Look through the lines of the material and count those containing "finishes". Give that count alone.
┌────────
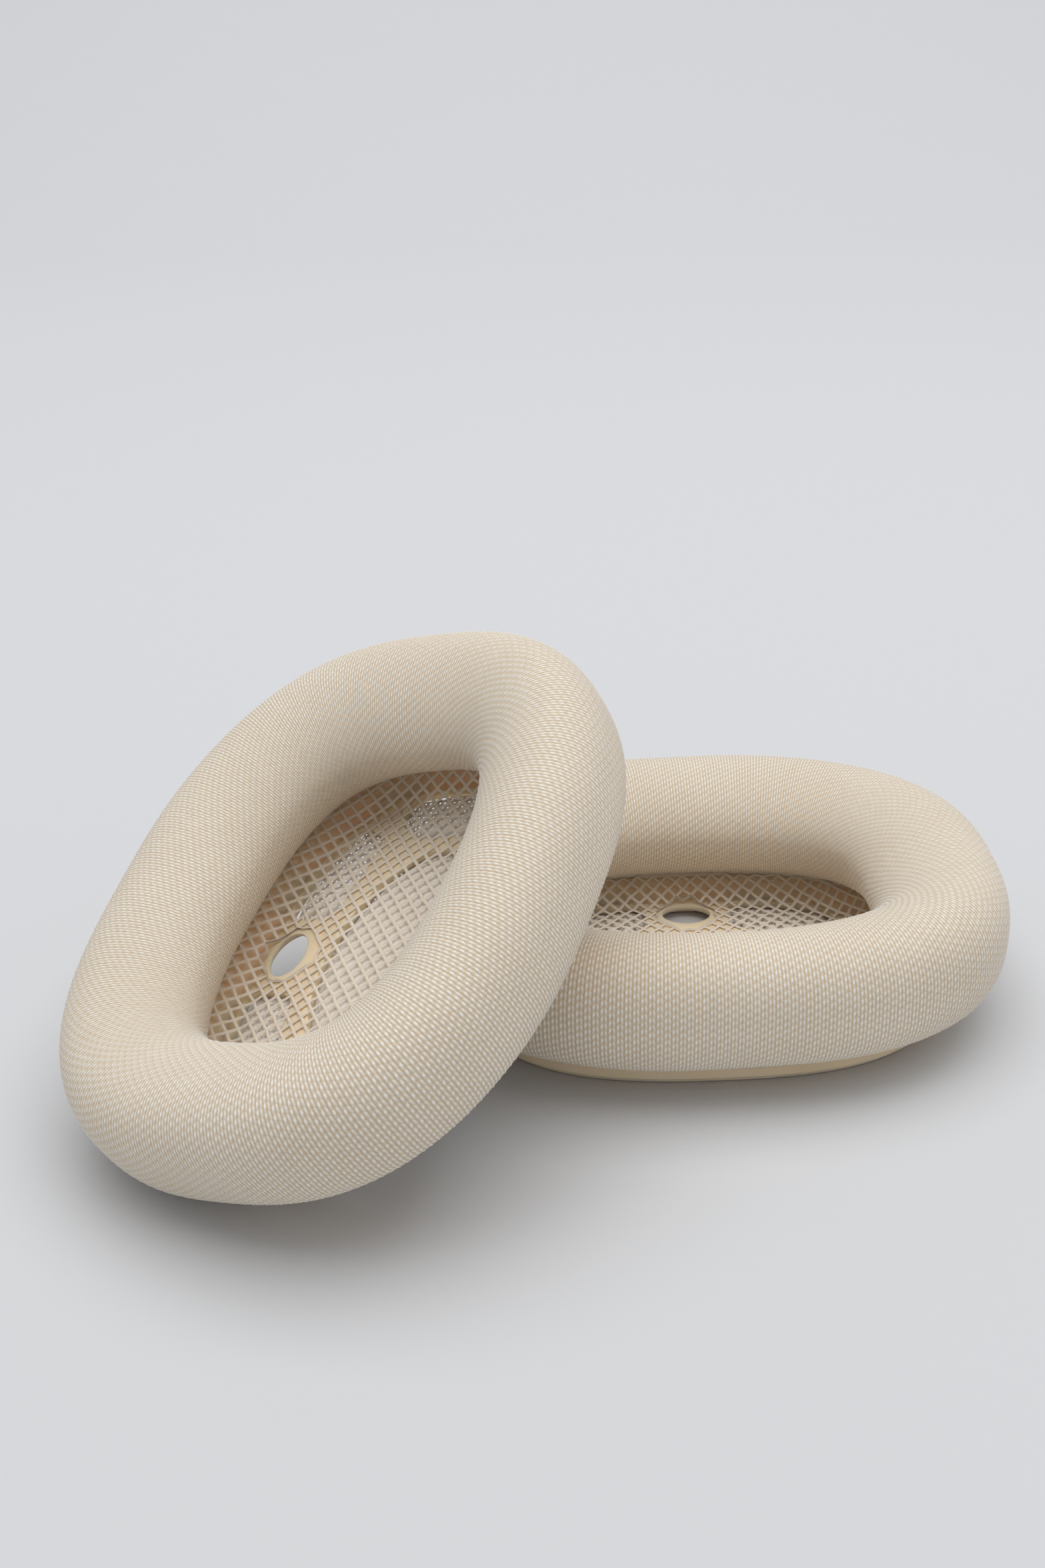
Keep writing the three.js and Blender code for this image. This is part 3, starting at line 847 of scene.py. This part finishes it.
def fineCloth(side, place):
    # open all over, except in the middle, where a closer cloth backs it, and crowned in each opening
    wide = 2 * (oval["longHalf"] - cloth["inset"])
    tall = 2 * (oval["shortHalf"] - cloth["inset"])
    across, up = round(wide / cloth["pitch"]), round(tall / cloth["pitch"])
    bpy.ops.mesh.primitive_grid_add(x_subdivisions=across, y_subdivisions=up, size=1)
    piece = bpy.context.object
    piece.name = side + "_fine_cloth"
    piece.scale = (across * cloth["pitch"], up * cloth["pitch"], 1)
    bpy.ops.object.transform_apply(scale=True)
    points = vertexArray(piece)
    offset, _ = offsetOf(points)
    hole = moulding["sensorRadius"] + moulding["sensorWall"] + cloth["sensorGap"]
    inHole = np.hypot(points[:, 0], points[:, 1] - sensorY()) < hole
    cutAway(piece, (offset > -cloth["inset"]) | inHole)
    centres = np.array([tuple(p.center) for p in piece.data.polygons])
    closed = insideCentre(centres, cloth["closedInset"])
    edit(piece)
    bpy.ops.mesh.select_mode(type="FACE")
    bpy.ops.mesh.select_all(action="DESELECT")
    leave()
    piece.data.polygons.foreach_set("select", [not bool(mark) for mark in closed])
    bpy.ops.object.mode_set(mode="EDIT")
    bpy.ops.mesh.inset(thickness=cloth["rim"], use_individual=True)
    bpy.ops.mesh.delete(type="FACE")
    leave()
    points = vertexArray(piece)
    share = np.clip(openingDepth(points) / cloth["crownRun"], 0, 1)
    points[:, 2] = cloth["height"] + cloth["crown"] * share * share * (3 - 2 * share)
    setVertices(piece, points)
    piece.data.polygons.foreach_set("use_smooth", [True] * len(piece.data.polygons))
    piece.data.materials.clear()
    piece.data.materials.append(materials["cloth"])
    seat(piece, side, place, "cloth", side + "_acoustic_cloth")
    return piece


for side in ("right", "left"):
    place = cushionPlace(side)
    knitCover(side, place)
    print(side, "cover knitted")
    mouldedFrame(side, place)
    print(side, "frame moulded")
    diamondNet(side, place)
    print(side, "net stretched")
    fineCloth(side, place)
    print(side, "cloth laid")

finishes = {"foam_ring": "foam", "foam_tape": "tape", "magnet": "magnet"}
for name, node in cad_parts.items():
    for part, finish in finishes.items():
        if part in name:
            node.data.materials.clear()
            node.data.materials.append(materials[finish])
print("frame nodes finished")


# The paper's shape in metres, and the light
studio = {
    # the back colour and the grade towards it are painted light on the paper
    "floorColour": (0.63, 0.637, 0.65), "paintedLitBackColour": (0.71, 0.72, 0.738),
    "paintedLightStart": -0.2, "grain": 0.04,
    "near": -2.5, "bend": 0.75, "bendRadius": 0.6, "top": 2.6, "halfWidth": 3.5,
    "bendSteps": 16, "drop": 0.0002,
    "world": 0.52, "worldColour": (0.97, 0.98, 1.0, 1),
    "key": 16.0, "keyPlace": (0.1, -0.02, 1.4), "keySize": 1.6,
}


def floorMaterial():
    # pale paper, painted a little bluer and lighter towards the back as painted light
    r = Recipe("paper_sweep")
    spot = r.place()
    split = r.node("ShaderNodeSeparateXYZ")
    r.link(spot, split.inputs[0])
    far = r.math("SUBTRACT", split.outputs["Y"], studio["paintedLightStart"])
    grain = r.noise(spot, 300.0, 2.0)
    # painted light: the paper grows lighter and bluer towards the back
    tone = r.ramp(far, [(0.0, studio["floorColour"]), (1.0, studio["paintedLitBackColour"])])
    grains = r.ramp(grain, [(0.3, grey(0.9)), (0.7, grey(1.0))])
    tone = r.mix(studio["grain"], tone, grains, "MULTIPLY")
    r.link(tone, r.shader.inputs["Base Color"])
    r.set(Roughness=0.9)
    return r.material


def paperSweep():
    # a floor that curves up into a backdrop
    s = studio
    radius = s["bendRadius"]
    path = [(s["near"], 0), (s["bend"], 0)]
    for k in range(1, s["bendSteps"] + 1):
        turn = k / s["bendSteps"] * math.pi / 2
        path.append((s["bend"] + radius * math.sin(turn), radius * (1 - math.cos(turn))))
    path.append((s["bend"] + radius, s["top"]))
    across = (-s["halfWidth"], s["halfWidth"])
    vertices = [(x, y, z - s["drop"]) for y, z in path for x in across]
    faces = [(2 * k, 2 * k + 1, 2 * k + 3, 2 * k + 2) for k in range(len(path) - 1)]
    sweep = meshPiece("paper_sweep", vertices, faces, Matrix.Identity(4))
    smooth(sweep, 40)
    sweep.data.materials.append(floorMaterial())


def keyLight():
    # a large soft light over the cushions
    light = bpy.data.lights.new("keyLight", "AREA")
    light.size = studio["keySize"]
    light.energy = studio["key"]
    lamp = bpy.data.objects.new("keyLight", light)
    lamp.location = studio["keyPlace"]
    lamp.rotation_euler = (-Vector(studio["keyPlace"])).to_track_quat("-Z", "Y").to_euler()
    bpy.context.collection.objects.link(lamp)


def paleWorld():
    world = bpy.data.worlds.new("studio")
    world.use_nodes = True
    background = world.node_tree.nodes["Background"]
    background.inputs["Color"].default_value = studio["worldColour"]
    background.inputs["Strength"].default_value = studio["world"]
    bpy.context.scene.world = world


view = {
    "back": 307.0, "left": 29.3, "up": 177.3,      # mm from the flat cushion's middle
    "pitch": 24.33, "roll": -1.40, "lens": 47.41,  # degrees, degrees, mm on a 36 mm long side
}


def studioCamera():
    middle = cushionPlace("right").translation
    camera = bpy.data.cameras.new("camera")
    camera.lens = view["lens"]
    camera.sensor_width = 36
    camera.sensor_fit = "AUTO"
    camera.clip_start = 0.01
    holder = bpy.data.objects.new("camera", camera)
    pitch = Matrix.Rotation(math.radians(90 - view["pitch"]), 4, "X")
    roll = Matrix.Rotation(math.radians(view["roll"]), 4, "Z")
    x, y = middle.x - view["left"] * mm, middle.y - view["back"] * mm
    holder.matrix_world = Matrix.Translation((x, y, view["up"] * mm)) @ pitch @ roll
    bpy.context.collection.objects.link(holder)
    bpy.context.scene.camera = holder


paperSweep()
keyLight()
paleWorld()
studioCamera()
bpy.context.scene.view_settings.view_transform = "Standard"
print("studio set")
└────────
* ANSWER FOR THE TASK:
3